Les recherches du DEI de Costa Rica ont influencé les chrétiens socialement engagés et ont inspiré une nouvelle génération de théologiens de la libération. Par exemple, le jeune théologien brésilien (d'origine coréenne) Jung Mo Sung, qui développe, dans son livre L'idolatrie du capital et la mort des pauvres (1989), une pénétrante critique ethico-religieuse du système capitaliste international, dont les institutions - comme le FMI ou la Banque Mondiale - condamnent, par la logique implacable de la dette externe, des millions de pauvres du Tiers Monde à sacrifier leur vie sur l'autel du dieu "marché mondial". Bien entendu, comme le souligne Sung dans son dernier livre, Théologie et Economie (1994), il ne s'agit pas, comme dans l'idolatrie ancienne, d'un autel visible, mais d'un système qui exige des sacrifices humains au nom de contraintes "objectives", "scientifiques", profanes, apparemment non-religieuse.
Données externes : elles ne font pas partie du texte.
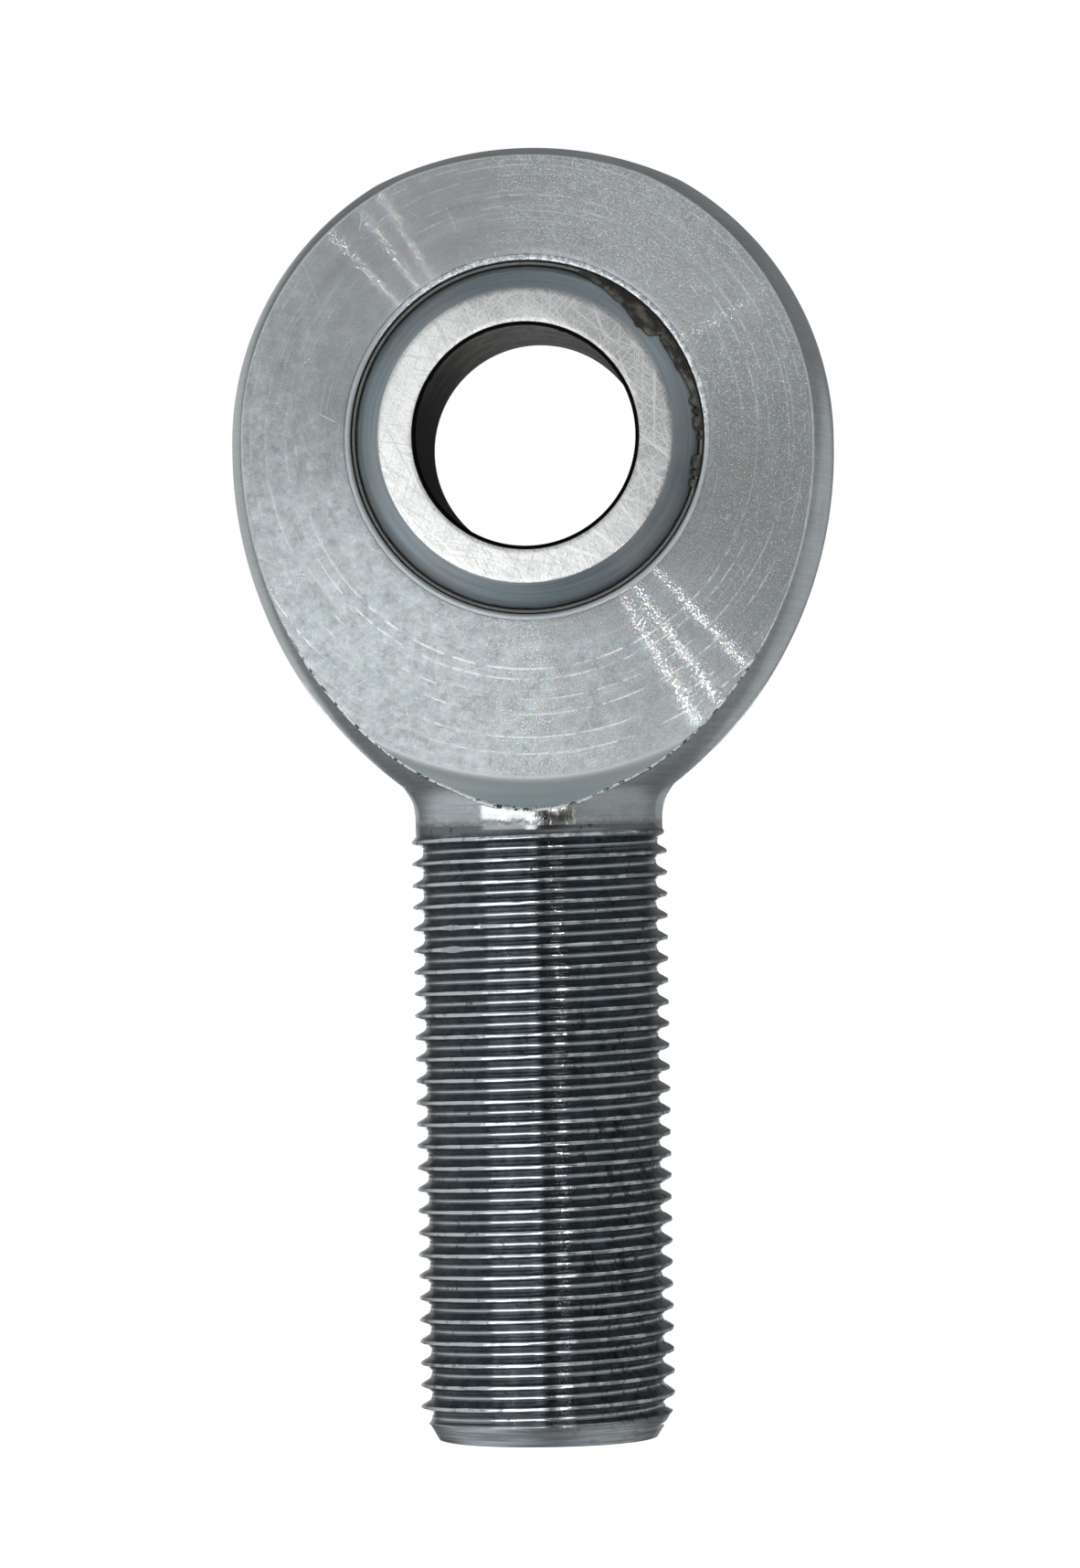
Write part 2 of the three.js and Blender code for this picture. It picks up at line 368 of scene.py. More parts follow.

Qu'y-a-t'il donc de commun et de different entre la critique marxiste et celle du christianisme de la libération contre l'idolâtrie du marché? A mon avis, l'on ne peut ni trouver de l'athéisme dans le christianisme (comme le pensait Ernst Bloch), ni une théologie implicite chez Marx, comme le suggère le brillant théologien et marxologue Enrique Dussel (Enrique Dussel, 1993, p.153). Les métaphores théologiques - comme le concept de "fétichisme" - sont utilisées par Marx comme des outils pour une analyse scientifique, tandis que dans le christianisme de la libération elles ont une signification proprement religieuse. Ce que les deux ont en commun c'est l'éthos moral, la révolte prophétique, l'indignation humaniste contre l'idolâtrie du marché et - ce qui est encore plus important - la solidarité avec ses victimes.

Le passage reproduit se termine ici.